Everyone’s profile duplicates each other after a while. The profiles in my searches all have readers and outdoorsy types. They like children and animals and water. They want someone fit and attractive and happy. And they all make insane amounts of money. The woman they are searching for needs to be driven and make him a first priority. So many of men want to show women a great time, snuggle and travel the world. I’m just hoping to find someone that’s already survived their midlife crisis, but I won’t add that to my profile. They like motorcycles and fast cars, and I can’t help but remember I’m not dent proof and will lose in a car fight and become a victim to their need for speed.

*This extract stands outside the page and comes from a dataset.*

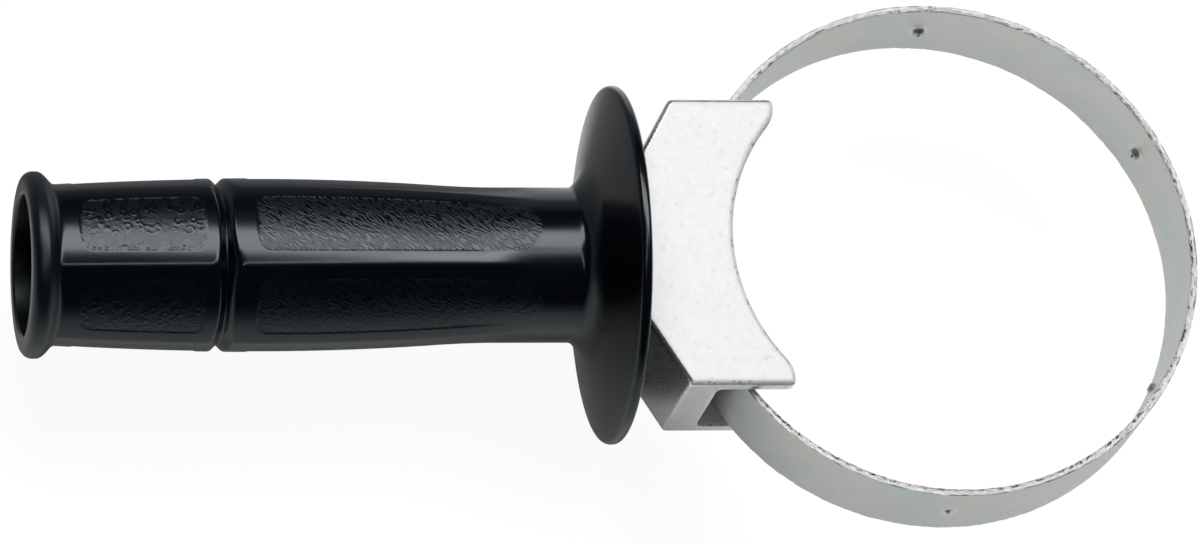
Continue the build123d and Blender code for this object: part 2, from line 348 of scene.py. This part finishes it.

I find lots of really driven men that have worked so hard on a career that they missed the part about starting a family, or stayed in a relationship for longer than it was working. I was in a marriage that I thought was working. I get it. I was putting our kids before my career and now I’m starting over, but on my terms. I’m not the financial powerhouse I plan to be one day. That confidence will grow once I start a career path that I’m designing, and not one that I’m trying to fit into, and once I find work I can be passionate about.
I can’t help but see the lack of confidence on these profiles. It’s not always obvious, but it is often shy and insecure in the last line of an open invitation. It’s in the pictures of places they’ve been and their pets, children and cars, instead of a bright and wide smile. It’s hiding behind sunglasses as if they can’t imagine anyone getting lost in their eyes. It’s in their disdain for a sales pitch they know is a sales pitch that they aren’t fully confident of. I’m just as guilty, talking about the places I like to go and feeling like I may be padding a resume while I do it. At the same time, I’m not advertising my blog and a full visual of what makes me who I am.
I am being honest though. That is huge for me. I’m not lying in my profile or in private messages. I have no reason to because I’m not ashamed of who I am or what my life looks like right now. I’m not even lying about my lack of gainful employment. Go, me.